start

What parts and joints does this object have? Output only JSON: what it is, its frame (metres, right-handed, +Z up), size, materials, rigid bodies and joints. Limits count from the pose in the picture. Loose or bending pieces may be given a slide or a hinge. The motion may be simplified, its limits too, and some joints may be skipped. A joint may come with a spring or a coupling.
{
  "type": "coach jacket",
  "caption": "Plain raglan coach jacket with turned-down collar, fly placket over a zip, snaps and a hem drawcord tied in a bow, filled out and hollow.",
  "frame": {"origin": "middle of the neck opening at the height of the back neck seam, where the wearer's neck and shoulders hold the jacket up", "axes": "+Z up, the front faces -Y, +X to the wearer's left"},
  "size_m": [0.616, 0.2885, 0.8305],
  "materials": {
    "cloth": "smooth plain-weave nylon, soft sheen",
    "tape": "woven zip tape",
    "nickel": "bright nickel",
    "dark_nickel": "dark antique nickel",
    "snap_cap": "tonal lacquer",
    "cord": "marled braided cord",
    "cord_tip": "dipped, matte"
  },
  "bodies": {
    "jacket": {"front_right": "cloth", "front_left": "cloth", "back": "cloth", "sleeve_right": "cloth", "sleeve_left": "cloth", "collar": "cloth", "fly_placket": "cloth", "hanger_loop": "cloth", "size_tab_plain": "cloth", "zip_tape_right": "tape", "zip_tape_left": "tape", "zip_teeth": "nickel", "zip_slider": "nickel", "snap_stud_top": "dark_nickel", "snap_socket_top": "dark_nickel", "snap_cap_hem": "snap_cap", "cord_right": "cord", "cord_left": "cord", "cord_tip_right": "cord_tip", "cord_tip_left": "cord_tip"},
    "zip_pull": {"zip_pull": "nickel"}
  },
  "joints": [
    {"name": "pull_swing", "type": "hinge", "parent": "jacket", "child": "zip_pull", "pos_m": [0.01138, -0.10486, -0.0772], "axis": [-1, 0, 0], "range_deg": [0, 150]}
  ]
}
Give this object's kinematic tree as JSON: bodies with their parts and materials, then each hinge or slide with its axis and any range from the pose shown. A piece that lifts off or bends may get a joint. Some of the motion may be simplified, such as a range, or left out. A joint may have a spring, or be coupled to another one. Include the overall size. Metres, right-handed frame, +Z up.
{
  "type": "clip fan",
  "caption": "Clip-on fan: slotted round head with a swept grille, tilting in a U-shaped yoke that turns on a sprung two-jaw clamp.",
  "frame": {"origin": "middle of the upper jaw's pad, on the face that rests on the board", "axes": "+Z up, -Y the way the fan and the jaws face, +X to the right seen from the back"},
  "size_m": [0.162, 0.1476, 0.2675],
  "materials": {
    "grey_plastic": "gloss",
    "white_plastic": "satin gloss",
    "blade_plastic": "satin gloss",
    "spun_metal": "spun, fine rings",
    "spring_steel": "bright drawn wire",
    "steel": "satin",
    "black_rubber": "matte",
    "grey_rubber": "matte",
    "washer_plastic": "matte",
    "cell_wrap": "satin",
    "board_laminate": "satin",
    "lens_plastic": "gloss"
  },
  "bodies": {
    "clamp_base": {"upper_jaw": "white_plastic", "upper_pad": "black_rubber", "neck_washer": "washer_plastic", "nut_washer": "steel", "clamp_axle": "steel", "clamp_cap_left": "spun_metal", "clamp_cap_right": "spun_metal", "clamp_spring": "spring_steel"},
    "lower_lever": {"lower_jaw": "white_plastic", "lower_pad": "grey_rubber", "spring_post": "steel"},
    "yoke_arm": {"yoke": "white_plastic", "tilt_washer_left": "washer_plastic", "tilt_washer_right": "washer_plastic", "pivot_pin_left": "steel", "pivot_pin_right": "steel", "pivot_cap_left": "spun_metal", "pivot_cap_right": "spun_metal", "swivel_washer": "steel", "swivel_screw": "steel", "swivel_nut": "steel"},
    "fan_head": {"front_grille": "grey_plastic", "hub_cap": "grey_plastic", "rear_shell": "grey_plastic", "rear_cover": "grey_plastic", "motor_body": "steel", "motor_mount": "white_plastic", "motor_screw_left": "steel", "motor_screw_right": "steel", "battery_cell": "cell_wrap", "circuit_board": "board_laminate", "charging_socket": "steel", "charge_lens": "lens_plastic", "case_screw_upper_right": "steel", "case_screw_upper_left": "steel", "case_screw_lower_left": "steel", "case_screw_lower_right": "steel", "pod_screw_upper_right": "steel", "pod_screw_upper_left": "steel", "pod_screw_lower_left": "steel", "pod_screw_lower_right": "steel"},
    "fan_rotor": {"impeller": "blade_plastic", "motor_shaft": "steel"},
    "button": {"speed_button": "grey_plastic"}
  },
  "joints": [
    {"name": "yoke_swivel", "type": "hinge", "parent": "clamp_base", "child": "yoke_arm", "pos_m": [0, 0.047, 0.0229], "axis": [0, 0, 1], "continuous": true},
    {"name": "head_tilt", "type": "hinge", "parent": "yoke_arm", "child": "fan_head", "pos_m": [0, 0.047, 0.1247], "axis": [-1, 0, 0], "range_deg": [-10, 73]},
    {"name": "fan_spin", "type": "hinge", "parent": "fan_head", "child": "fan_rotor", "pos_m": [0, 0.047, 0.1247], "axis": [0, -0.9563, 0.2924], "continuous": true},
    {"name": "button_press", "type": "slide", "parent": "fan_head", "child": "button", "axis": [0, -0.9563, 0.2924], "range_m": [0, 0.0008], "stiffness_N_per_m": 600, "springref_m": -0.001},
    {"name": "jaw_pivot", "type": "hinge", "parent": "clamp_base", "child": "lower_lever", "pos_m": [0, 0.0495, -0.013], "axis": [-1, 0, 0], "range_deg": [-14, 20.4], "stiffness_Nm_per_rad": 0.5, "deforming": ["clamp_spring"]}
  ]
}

end

_Task prompt:_ Each entry above is to be set down again in exactly the same words.

_Problem solution:_
What parts and joints does this object have? Output only JSON: what it is, its frame (metres, right-handed, +Z up), size, materials, rigid bodies and joints. Limits count from the pose in the picture. Loose or bending pieces may be given a slide or a hinge. The motion may be simplified, its limits too, and some joints may be skipped. A joint may come with a spring or a coupling.
{
  "type": "coach jacket",
  "caption": "Plain raglan coach jacket with turned-down collar, fly placket over a zip, snaps and a hem drawcord tied in a bow, filled out and hollow.",
  "frame": {"origin": "middle of the neck opening at the height of the back neck seam, where the wearer's neck and shoulders hold the jacket up", "axes": "+Z up, the front faces -Y, +X to the wearer's left"},
  "size_m": [0.616, 0.2885, 0.8305],
  "materials": {
    "cloth": "smooth plain-weave nylon, soft sheen",
    "tape": "woven zip tape",
    "nickel": "bright nickel",
    "dark_nickel": "dark antique nickel",
    "snap_cap": "tonal lacquer",
    "cord": "marled braided cord",
    "cord_tip": "dipped, matte"
  },
  "bodies": {
    "jacket": {"front_right": "cloth", "front_left": "cloth", "back": "cloth", "sleeve_right": "cloth", "sleeve_left": "cloth", "collar": "cloth", "fly_placket": "cloth", "hanger_loop": "cloth", "size_tab_plain": "cloth", "zip_tape_right": "tape", "zip_tape_left": "tape", "zip_teeth": "nickel", "zip_slider": "nickel", "snap_stud_top": "dark_nickel", "snap_socket_top": "dark_nickel", "snap_cap_hem": "snap_cap", "cord_right": "cord", "cord_left": "cord", "cord_tip_right": "cord_tip", "cord_tip_left": "cord_tip"},
    "zip_pull": {"zip_pull": "nickel"}
  },
  "joints": [
    {"name": "pull_swing", "type": "hinge", "parent": "jacket", "child": "zip_pull", "pos_m": [0.01138, -0.10486, -0.0772], "axis": [-1, 0, 0], "range_deg": [0, 150]}
  ]
}
Give this object's kinematic tree as JSON: bodies with their parts and materials, then each hinge or slide with its axis and any range from the pose shown. A piece that lifts off or bends may get a joint. Some of the motion may be simplified, such as a range, or left out. A joint may have a spring, or be coupled to another one. Include the overall size. Metres, right-handed frame, +Z up.
{
  "type": "clip fan",
  "caption": "Clip-on fan: slotted round head with a swept grille, tilting in a U-shaped yoke that turns on a sprung two-jaw clamp.",
  "frame": {"origin": "middle of the upper jaw's pad, on the face that rests on the board", "axes": "+Z up, -Y the way the fan and the jaws face, +X to the right seen from the back"},
  "size_m": [0.162, 0.1476, 0.2675],
  "materials": {
    "grey_plastic": "gloss",
    "white_plastic": "satin gloss",
    "blade_plastic": "satin gloss",
    "spun_metal": "spun, fine rings",
    "spring_steel": "bright drawn wire",
    "steel": "satin",
    "black_rubber": "matte",
    "grey_rubber": "matte",
    "washer_plastic": "matte",
    "cell_wrap": "satin",
    "board_laminate": "satin",
    "lens_plastic": "gloss"
  },
  "bodies": {
    "clamp_base": {"upper_jaw": "white_plastic", "upper_pad": "black_rubber", "neck_washer": "washer_plastic", "nut_washer": "steel", "clamp_axle": "steel", "clamp_cap_left": "spun_metal", "clamp_cap_right": "spun_metal", "clamp_spring": "spring_steel"},
    "lower_lever": {"lower_jaw": "white_plastic", "lower_pad": "grey_rubber", "spring_post": "steel"},
    "yoke_arm": {"yoke": "white_plastic", "tilt_washer_left": "washer_plastic", "tilt_washer_right": "washer_plastic", "pivot_pin_left": "steel", "pivot_pin_right": "steel", "pivot_cap_left": "spun_metal", "pivot_cap_right": "spun_metal", "swivel_washer": "steel", "swivel_screw": "steel", "swivel_nut": "steel"},
    "fan_head": {"front_grille": "grey_plastic", "hub_cap": "grey_plastic", "rear_shell": "grey_plastic", "rear_cover": "grey_plastic", "motor_body": "steel", "motor_mount": "white_plastic", "motor_screw_left": "steel", "motor_screw_right": "steel", "battery_cell": "cell_wrap", "circuit_board": "board_laminate", "charging_socket": "steel", "charge_lens": "lens_plastic", "case_screw_upper_right": "steel", "case_screw_upper_left": "steel", "case_screw_lower_left": "steel", "case_screw_lower_right": "steel", "pod_screw_upper_right": "steel", "pod_screw_upper_left": "steel", "pod_screw_lower_left": "steel", "pod_screw_lower_right": "steel"},
    "fan_rotor": {"impeller": "blade_plastic", "motor_shaft": "steel"},
    "button": {"speed_button": "grey_plastic"}
  },
  "joints": [
    {"name": "yoke_swivel", "type": "hinge", "parent": "clamp_base", "child": "yoke_arm", "pos_m": [0, 0.047, 0.0229], "axis": [0, 0, 1], "continuous": true},
    {"name": "head_tilt", "type": "hinge", "parent": "yoke_arm", "child": "fan_head", "pos_m": [0, 0.047, 0.1247], "axis": [-1, 0, 0], "range_deg": [-10, 73]},
    {"name": "fan_spin", "type": "hinge", "parent": "fan_head", "child": "fan_rotor", "pos_m": [0, 0.047, 0.1247], "axis": [0, -0.9563, 0.2924], "continuous": true},
    {"name": "button_press", "type": "slide", "parent": "fan_head", "child": "button", "axis": [0, -0.9563, 0.2924], "range_m": [0, 0.0008], "stiffness_N_per_m": 600, "springref_m": -0.001},
    {"name": "jaw_pivot", "type": "hinge", "parent": "clamp_base", "child": "lower_lever", "pos_m": [0, 0.0495, -0.013], "axis": [-1, 0, 0], "range_deg": [-14, 20.4], "stiffness_Nm_per_rad": 0.5, "deforming": ["clamp_spring"]}
  ]
}